Depuis le portage de la Hauteur des Terres, frontière d’Ontario, notre voyage s’était effectué en entier sur le territoire non encore organisé[1] des anciennes possessions de la Compagnie de la baie d’Hudson. Au delà de la rivière Tête-Cassée commence la province Manitoba.

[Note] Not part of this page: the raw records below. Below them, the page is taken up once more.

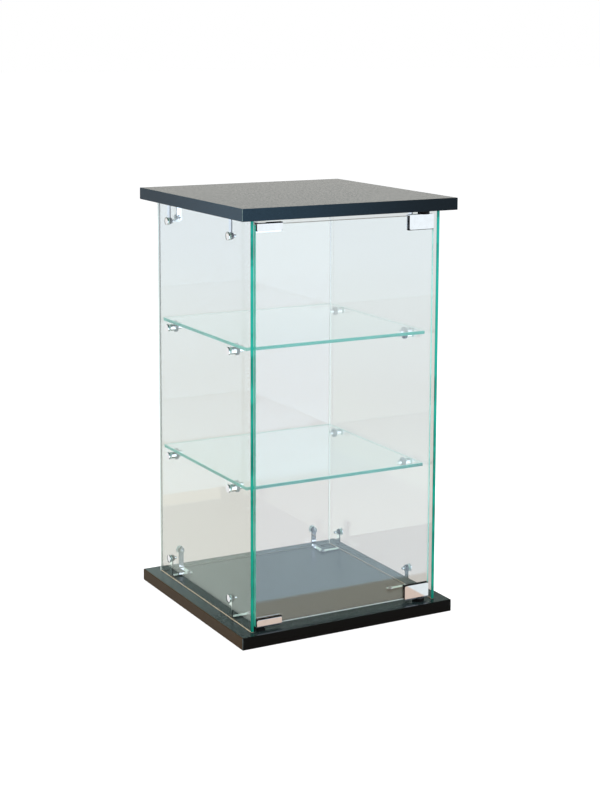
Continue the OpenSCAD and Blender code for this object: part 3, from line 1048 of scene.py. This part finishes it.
@dataclass(frozen=True)
class StudioFloor(Finish):
    """Pale floor that shows white, keeps the object's shadow and shows in glass and metal.

    Stretches are in metres on the floor, with the case at the middle and its door at the
    front, which is the negative way of deep. Those of what shows through glass are natural
    logarithms of the distance from the middle.
    """

    name: str = "studio_floor"
    paper: Colour = (0.8, 0.8, 0.8, 1.0)
    lift: float = 0.55
    through: Colour = (0.66, 0.6, 0.57, 1.0)
    through_on: tuple[Fade, ...] = (
        Fade(-0.8, 0.3, (0.65, 0.61, 0.58, 1.0)),
        Fade(0.3, 1.5, (0.71, 0.72, 0.71, 1.0)),
    )
    rest: Colour = (0.83, 0.88, 0.81, 1.0)
    rest_on: tuple[Fade, ...] = (Fade(0.35, 0.8, (0.71, 0.8, 0.84, 1.0)),)
    warm: Colour = (1.57, 1.36, 1.1, 1.0)
    ahead: Colour = (2.1, 2.53, 2.92, 1.0)
    ahead_on: tuple[Fade, ...] = (
        Fade(-0.6, -1.4, (1.71, 1.98, 2.35, 1.0)),
        Fade(-1.6, -3.6, (1.59, 1.82, 2.11, 1.0)),
    )
    aside: Colour = (1.0, 1.11, 1.01, 1.0)
    aside_on: tuple[Fade, ...] = (
        Fade(-0.35, -0.75, (0.94, 1.05, 1.04, 1.0)),
        Fade(-0.85, -2.2, (0.86, 0.93, 1.06, 1.0)),
    )
    metal_rest: Colour = (0.86, 0.92, 0.93, 1.0)
    metal_warm: Colour = (0.74, 0.59, 0.5, 1.0)
    metal_ahead: Colour = (1.0, 1.06, 1.1, 1.0)
    metal_aside: Colour = (0.93, 0.93, 0.92, 1.0)
    warm_deep: Span = (-0.1, -0.17)
    warm_across: Span = (0.183, 0.177)
    ahead_deep: Span = (-0.304, -0.316)
    aside_across: Span = (-0.18, -0.22)

    def surface(self, graph: Graph) -> Socket:
        """Builds what the camera, the glass and the metal each see of the floor.

        Args:
            graph: The empty tree of its material.

        Returns:
            The shader's socket.
        """
        at = graph.place()
        across, deep, _ = graph.split(at)
        away = graph.reach(at)
        path = graph.add("LightPath").outputs

        in_glass = (
            graph.shade(away, self.rest, self.rest_on),
            self.warm,
            graph.shade(deep, self.ahead, self.ahead_on),
            graph.shade(across, self.aside, self.aside_on),
        )
        in_metal = (self.metal_rest, self.metal_warm, self.metal_ahead, self.metal_aside)
        warm = graph.maths(
            "MULTIPLY",
            graph.between(deep, self.warm_deep),
            graph.between(across, self.warm_across),
        )
        shares = (
            warm,
            graph.between(deep, self.ahead_deep),
            graph.between(across, self.aside_across),
        )
        tones = []
        for tone, *later in (in_metal, in_glass):
            for share, following in zip(shares, later):
                tone = graph.blend(share, tone, following)
            tones.append(tone)
        mirrored = graph.blend(path["Is Singular Ray"], *tones)

        steps = graph.maths("LOGARITHM", away, math.e)
        through = graph.shade(steps, self.through, self.through_on)
        lift = graph.maths("MULTIPLY", path["Is Camera Ray"], self.lift)
        seen = graph.add("Emission", Color=WHITE, Strength=lift).outputs[0]
        lit = graph.summed(graph.add("BsdfDiffuse", Color=self.paper).outputs[0], seen)
        beyond = graph.add("Emission", Color=through).outputs[0]
        straight = graph.mixed(path["Is Transmission Ray"], lit, beyond)
        mirror = graph.add("Emission", Color=mirrored).outputs[0]
        return graph.mixed(graph.mirrored(), straight, mirror)


@dataclass(frozen=True)
class Lamp:
    """A square soft lamp: its name, place and side in metres, and power in watts."""

    name: str
    place: Point
    size: float
    power: float


@dataclass
class Studio:
    """Camera at the photograph's angle, a pale floor, a white world and three soft lamps.

    Places are in metres, the camera's turn, dip and roll in radians, and its lens and sensor
    in millimetres. The stretches of the room's tones are parts of a direction of length 1.
    """

    place: Point = (-1.204636, -2.221070, 0.877566)
    turn: float = 0.500477
    dip: float = 0.142470
    roll: float = 0.003882
    lens: float = 75.22
    sensor: float = 36
    shift: float = -0.1625
    floor_half: float = 30.0
    floor_gap: float = 0.2 * MM
    sky: Colour = (0.62, 0.62, 0.6324, 1)
    room: Colour = (1.04, 1.0, 0.95, 1.0)
    room_up: tuple[Fade, ...] = (
        Fade(0.1, 0.19, (0.66, 0.68, 0.66, 1.0)),
        Fade(0.2, 0.32, (0.47, 0.59, 0.52, 1.0)),
    )
    front: Colour = (0.05, 0.05, 0.06, 1.0)
    front_across: tuple[Fade, ...] = (
        Fade(-0.15, 0.25, (1.39, 1.51, 1.77, 1.0)),
        Fade(0.58, 0.66, (0.6, 0.64, 0.68, 1.0)),
    )
    front_deep: Span = (-0.05, -0.35)
    ceiling: tuple[Fade, ...] = (Fade(0.45, 0.75, (0.15, 0.18, 0.19, 1.0)),)
    horizon: Colour = (0.71, 0.725, 0.71, 1.0)
    zenith: tuple[Fade, ...] = (Fade(0.0, 0.5, (0.82, 0.84, 0.84, 1.0)),)
    bounces: int = 20
    clear_bounces: int = 24
    glossy_bounces: int = 8
    aim: Point = (0, 0, 0.3)
    lamps: tuple[Lamp, ...] = (
        Lamp("key", (-2.0, -1.4, 1.9), 1.4, 34),
        Lamp("fill", (2.0, -1.8, 1.5), 1.4, 14),
        Lamp("top", (0.2, 0.6, 2.6), 1.6, 22),
    )

    def camera(self) -> None:
        """Sets up the camera, with as much shift as the photograph's framing needs."""
        level = math.cos(self.dip)
        ahead = Vector(
            (math.sin(self.turn) * level, math.cos(self.turn) * level, -math.sin(self.dip))
        )
        right = Vector((math.cos(self.turn), -math.sin(self.turn), 0))
        above = right.cross(ahead)
        x = math.cos(self.roll) * right + math.sin(self.roll) * above
        y = -math.sin(self.roll) * right + math.cos(self.roll) * above
        lens = bpy.data.cameras.new("camera")
        lens.lens, lens.sensor_width, lens.shift_y = self.lens, self.sensor, self.shift
        camera = bpy.data.objects.new("camera", lens)
        turned = Matrix((x, y, -ahead)).transposed().to_4x4()
        camera.matrix_world = Matrix.Translation(Vector(self.place)) @ turned
        bpy.context.scene.collection.objects.link(camera)
        bpy.context.scene.camera = camera

    def floor(self) -> None:
        """Lays the floor under the base board."""
        shape = bmesh.new()
        corners = [
            shape.verts.new((x * self.floor_half, y * self.floor_half, -self.floor_gap))
            for x, y in ((-1, -1), (1, -1), (1, 1), (-1, 1))
        ]
        shape.faces.new(corners)
        mesh = bpy.data.meshes.new("floor")
        shape.to_mesh(mesh)
        shape.free()
        mesh.materials.append(StudioFloor().material())
        floor = bpy.data.objects.new("floor", mesh)
        bpy.context.scene.collection.objects.link(floor)

    def world(self) -> None:
        """Makes the world white to the camera, and a graded room to glass and metal."""
        world = bpy.data.worlds.new("studio")
        bpy.context.scene.world = world
        graph = Graph(world)
        path = graph.add("LightPath").outputs
        across, deep, height = graph.split(graph.add("TexCoord").outputs["Generated"])
        back = graph.shade(height, self.room, self.room_up)
        front = graph.shade(across, self.front, self.front_across)
        room = graph.blend(graph.between(deep, self.front_deep), back, front)
        room = graph.shade(height, room, self.ceiling)
        through = graph.shade(height, self.horizon, self.zenith)
        straight = graph.blend(path["Is Transmission Ray"], self.sky, through)
        straight = graph.blend(path["Is Camera Ray"], straight, WHITE)
        colour = graph.blend(graph.mirrored(), straight, room)
        graph.finish("World", graph.add("Background", Color=colour).outputs[0])

    def hang(self, lamp: Lamp) -> None:
        """Hangs a lamp that looks at the middle of the tower and that no mirror shows.

        Args:
            lamp: The lamp.
        """
        light = bpy.data.lights.new(lamp.name, "AREA")
        light.size, light.energy = lamp.size, lamp.power
        hung = bpy.data.objects.new(lamp.name, light)
        hung.visible_glossy = False
        hung.visible_transmission = False
        hung.location = lamp.place
        hung.rotation_mode = "QUATERNION"
        hung.rotation_quaternion = (Vector(self.aim) - hung.location).to_track_quat("-Z", "Y")
        bpy.context.scene.collection.objects.link(hung)

    def build(self) -> None:
        """Sets up the floor, the world, the lamps and the light paths."""
        self.floor()
        self.world()
        for lamp in self.lamps:
            self.hang(lamp)
        paths = bpy.context.scene.cycles
        paths.max_bounces = paths.transmission_bounces = self.bounces
        paths.transparent_max_bounces = self.clear_bounces
        paths.glossy_bounces = self.glossy_bounces
        paths.caustics_reflective = False
        bpy.context.scene.view_settings.view_transform = "Standard"


def main() -> None:
    """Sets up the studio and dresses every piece."""
    logging.basicConfig(level=logging.INFO, format="%(message)s")
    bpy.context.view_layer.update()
    studio = Studio()
    studio.camera()
    studio.build()
    groups: tuple[SubAssembly, ...] = (
        Boards(), GlassCase(), Shelves(), ShelfStuds(), CornerBrackets(), Door(), DoorStops()
    )
    for group in groups:
        group.build()


if __name__ == "__main__":
    main()
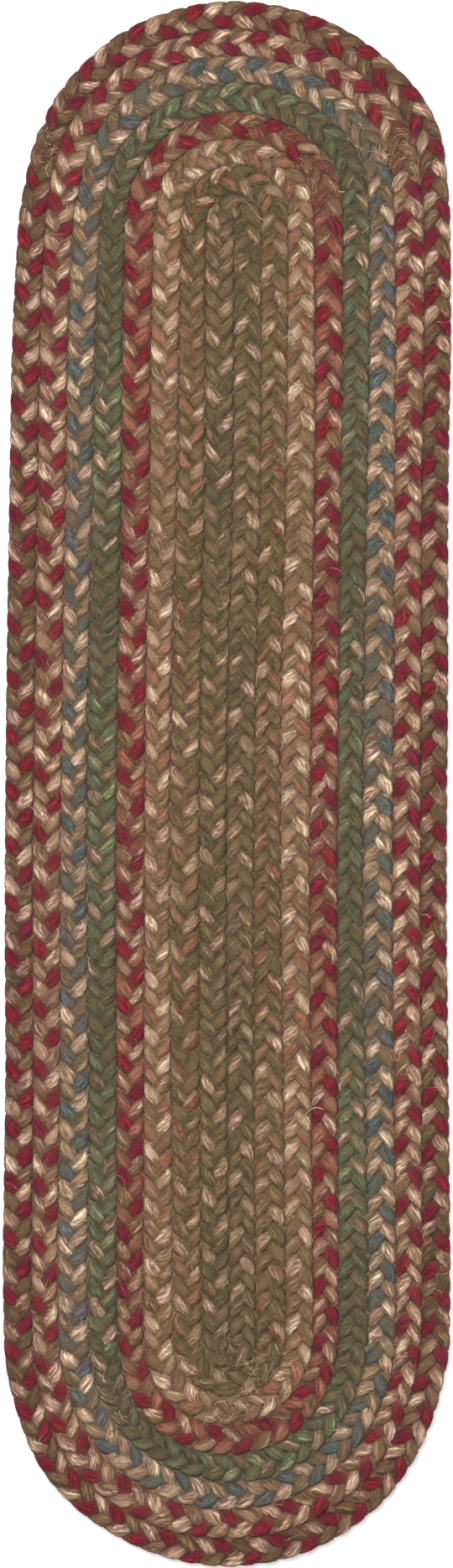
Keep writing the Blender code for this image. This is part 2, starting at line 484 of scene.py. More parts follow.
@dataclass(frozen=True)
class DyedWool:
    """Dyed carpet wool, spun loosely from heathered fibre and left hairy.

    The eye gets a soft, matt, streaky colour. Pale and dark fibres lie along each yarn at a
    slant, the dye drifts to a second hue in places, and where a yarn dips between its
    neighbours it is lost in felt with ragged edges, under painted shade that deepens with
    depth and painted light in the deepest creases.

    Lengths and widths are in millimetres and slants in radians. A wool fibre is only about
    0.03 mm thick, so fibres and hairs are drawn as wide as they need to show.
    """

    label: str
    main: str
    dark: str
    pale: str
    drift: str
    haze: float = 0.34
    butt_colour: str = "#6c5a44"
    fleck_length: float = 5.0
    fleck_width: float = 1.1
    fibre_length: float = 2.6
    fibre_width: float = 0.4
    fibre_slant: float = 0.3
    drift_length: float = 15.0
    hair_length: float = 2.4
    hair_width: float = 0.4
    hair_slants: tuple[float, float] = (0.9, -0.9)
    streak_detail: float = 1.0
    streak_waviness: float = 0.8
    # Places of the dark, the main and the pale colour among the flecks.
    fleck_stops: tuple[float, float, float] = (0.33, 0.5, 0.67)
    drifting: Stretch = Stretch(0.48, 0.62, 0.0, 0.75)
    fibre_shade: Stretch = Stretch(0.3, 0.7, 0.93, 1.07)
    fibre_roughness: Stretch = Stretch(0.3, 0.7, 0.84, 0.98)
    # The felt's ragged edge moves up and down by this much, in millimetres.
    raggedness: Stretch = Stretch(0.35, 0.7, -0.8, 0.8)
    # Heights over or under the middle of the rug's thickness, in millimetres, and what they
    # make of the share of felt, of the painted shade in the dips, and of the painted light in
    # the deepest creases.
    middle: float = 4.5
    felt_share: Stretch = Stretch(1.9, 4.1, 0.5, 0.0)
    painted_dip_shade: Stretch = Stretch(1.9, 4.1, 0.66, 1.0)
    painted_crease_light: Stretch = Stretch(0.8, 2.3, 1.4, 1.0)
    hair_range: tuple[float, float] = (0.45, 0.75)
    hair_light: float = 1.35
    bump_strength: float = 0.42
    bump_height: float = 0.25
    sheen: float = 0.05
    sheen_roughness: float = 0.5
    specular: float = 0.2

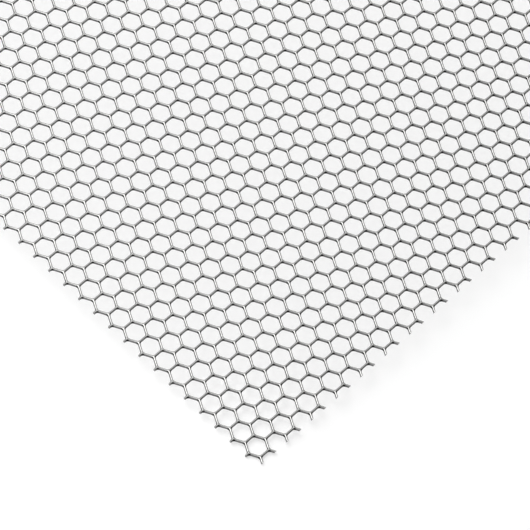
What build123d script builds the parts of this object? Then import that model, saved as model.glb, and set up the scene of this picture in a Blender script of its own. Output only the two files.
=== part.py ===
from build123d import *
import os
from math import ceil, radians, sin

# Perforated metal sheet: six-sided holes in staggered rows, sheared to size from a larger sheet.
# The rows of holes run along X. Each hole has a flat facing +X and a point facing +Y.

# --- driving dimensions, mm ---
sheet_length = 200.0  # X, along the rows of holes
sheet_width = 200.0  # Y, across the rows
sheet_thickness = 1.0  # Z
hole_across_flats = 6.0
web_width = 0.7  # metal left between two neighbouring holes
right_margin = 5.2  # from the last whole hole of a row, at its centre, to the right-hand edge
front_margin = 5.2  # from the hole centres of the first whole row to the front edge

# --- the staggered pattern ---
pitch = hole_across_flats + web_width
row_spacing = pitch * sin(radians(60))
row_pair = 2 * row_spacing  # two rows on, the holes are in line again

# It starts one hole and two rows outside the front right-hand corner and ends past the far
# edges, so that the sheared edges run through holes and leave the cut webs as stubs.
first_hole_x = sheet_length / 2 - right_margin + pitch
first_hole_y = -sheet_width / 2 + front_margin - row_pair
row_count = ceil((sheet_width + row_pair) / row_spacing) + 1
holes_per_row = ceil((sheet_length + pitch) / pitch) + 1

with BuildSketch() as perforated_outline:
    Rectangle(sheet_length, sheet_width)
    # A quarter turn lays the rows of the array, which come out along Y, along X.
    with Locations(Location((first_hole_x, first_hole_y), 90)):
        with HexLocations(pitch / 2, row_count, holes_per_row, align=(Align.MIN, Align.MIN)):
            RegularPolygon(hole_across_flats / 2, 6, major_radius=False, mode=Mode.SUBTRACT)

with BuildPart() as perforated_sheet:
    # The largest face is the sheet. A crumb of web cut free at a corner falls away in the shear.
    # Nothing in it needs merging, so the slow clean is left out.
    sheet_face = perforated_outline.faces().sort_by(SortBy.AREA)[-1]
    extrude(sheet_face, amount=sheet_thickness, clean=False)

perforated_sheet.part.label = "perforated_sheet"

os.makedirs("parts", exist_ok=True)
export_step(perforated_sheet.part, "parts/perforated_sheet.step", write_pcurves=False)
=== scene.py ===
import logging
import math
from dataclasses import dataclass, field
from enum import IntEnum

import bmesh
import bpy
import numpy as np
from mathutils import Matrix, Vector


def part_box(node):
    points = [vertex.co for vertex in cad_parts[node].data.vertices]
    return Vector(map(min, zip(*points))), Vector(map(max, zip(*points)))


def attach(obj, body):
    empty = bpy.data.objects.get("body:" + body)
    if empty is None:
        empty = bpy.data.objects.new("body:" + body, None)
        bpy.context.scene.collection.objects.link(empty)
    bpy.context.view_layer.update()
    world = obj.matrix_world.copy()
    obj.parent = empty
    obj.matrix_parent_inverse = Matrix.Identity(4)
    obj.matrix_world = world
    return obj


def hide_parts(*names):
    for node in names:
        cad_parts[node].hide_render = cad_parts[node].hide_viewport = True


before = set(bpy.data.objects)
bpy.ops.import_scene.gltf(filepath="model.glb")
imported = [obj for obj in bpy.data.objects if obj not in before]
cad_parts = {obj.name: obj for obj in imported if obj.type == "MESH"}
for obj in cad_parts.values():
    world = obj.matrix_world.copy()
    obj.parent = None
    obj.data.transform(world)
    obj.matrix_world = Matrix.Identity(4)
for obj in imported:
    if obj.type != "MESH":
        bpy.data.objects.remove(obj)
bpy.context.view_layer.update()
SHEET_NODE = "perforated_sheet"
MM = 0.001
# How deep a point lies in a hole's corner, by which the finishes paint shade into the corners.
CORNER_DEPTH = "in_corner"
FELT_TONE = "tone"
WHITE = (1.0, 1.0, 1.0, 1.0)
# A hole's six corners, as turns from +X, and half the turn that one of its sides takes up.
HEXAGON_TURNS = np.radians(90 + 60 * np.arange(6))
HALF_SIDE_DEG = 30
log = logging.getLogger("perforated_sheet")


def srgb(hex_code: str) -> tuple[float, float, float, float]:
    """Turn an sRGB hex colour to linear RGBA.

    A channel up to 0.04045 is divided by 12.92. A lighter one has 0.055 added, is divided by
    1.055 and raised to the power of 2.4.

    Args:
        hex_code: The colour as "#RRGGBB".

    Returns:
        Linear red, green and blue with an alpha of 1.
    """
    parts = [int(hex_code[i : i + 2], 16) / 255 for i in (1, 3, 5)]
    linear = [c / 12.92 if c <= 0.04045 else ((c + 0.055) / 1.055) ** 2.4 for c in parts]
    return (*linear, 1.0)


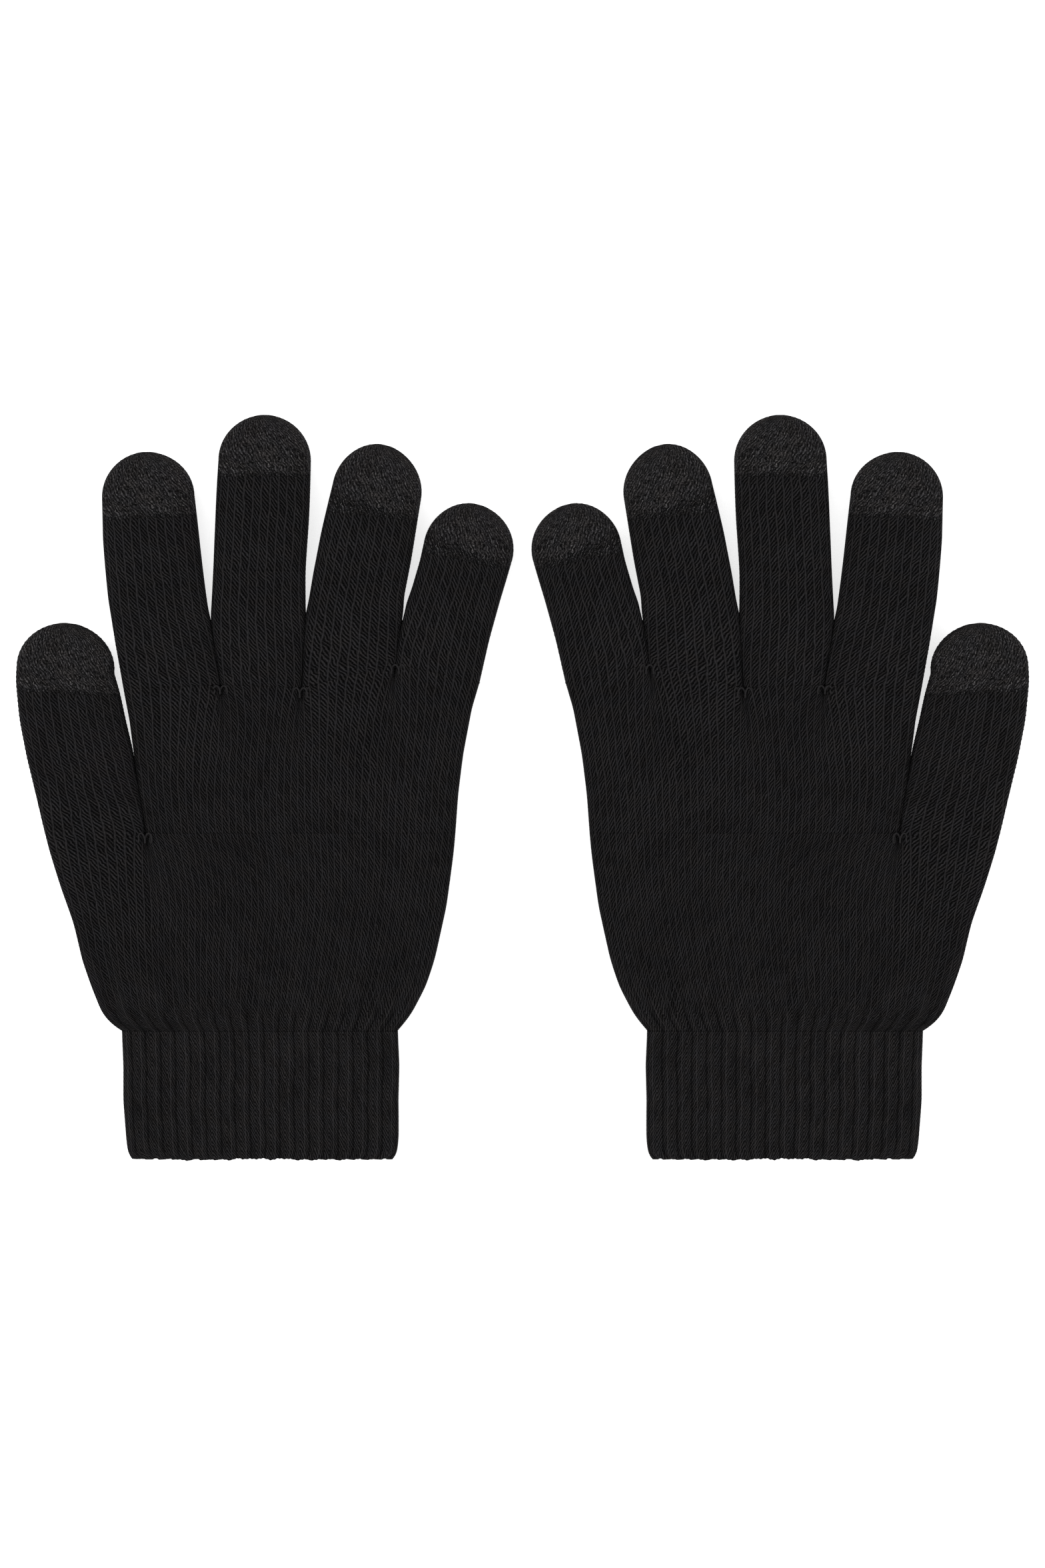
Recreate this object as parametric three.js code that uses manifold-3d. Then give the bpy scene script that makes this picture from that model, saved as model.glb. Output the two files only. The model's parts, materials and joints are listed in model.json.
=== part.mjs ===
// A pair of stretch-knit touchscreen gloves, lying side by side on their backs with the palm sides up.
// Millimetres, +Z up, fingers towards +Y. The origin is under the middle of the pair, on the surface
// that the gloves lie on. Each glove is one knitted tube per digit, a hand tube that joins them,
// a ribbed cuff with a bound edge and an elastic thread, and a closing stitch in each crotch.
import * as THREE from "three";
import { mergeVertices } from "three/addons/utils/BufferGeometryUtils.js";
import Module from "manifold-3d";

const wasm = await Module();
wasm.setup();

// ---------------------------------------------------------------- driving dimensions
const WALL = 2.0; // one layer of knit
const JOIN_GAP = 0.4; // between pieces that meet at a fold line
const DIGIT_THICK = 11; // a digit lying empty
const HAND_THICK = 12; // the hand tube lying empty
const EDGE_ROUND = 4.2; // how far a folded side edge is rounded in plan
const EDGE_RISE = 0.42; // the share of the thickness that the rounding takes on each face
const INNER_ROUND = 0.6; // how much of the inset the rounding of the hollow loses
const FOOT_TAPER = 1.6; // how much narrower a digit is where it ends inside the hand
const GLOVE_X = 75.4; // from the middle of the pair to the middle of a cuff
const WRIST_Y = -69.8; // where the cuff meets the hand
const CUFF = { halfWidth: 40, thick: 12, wall: 2.2, length: 37.7, hem: 2.2, corner: 5.4 };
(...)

Encore seize milles à faire jusqu’à la Pointe des Chênes, trente-deux jusqu’à Winnipeg ! Un peu de courage et un coup de collier. Hélas ! cette maudite route n’en finit pas. Et quels ressorts, bon Dieu ! Il faut être cuirassé comme un caïman du Sénégal pour braver l’effet de leurs soubresauts. J’en prends mon parti, notre course n’est plus qu’un cahot continu : c’est un supplice à l’état chronique. À peine m’aperçois-je que les arbres se font plus rares, que le chêne rabougri, parfois broussailleux, se substitue au pin cyprès. Tout à coup l’horizon s’ouvre ; des deux côtés une lisière de bois, dont nous venons de dépasser les derniers bouquets, semble marquer l’ancien rivage où venaient jadis expirer les flots d’un grand lac. Devant nous, l’Océan, un océan d’herbes et de fleurs : c’est la Prairie dans son immensité.

  1. Depuis que ces lignes ont été écrites, ce territoire a reçu un commencement d’organisation, sous le nom de territoire de Keewatin.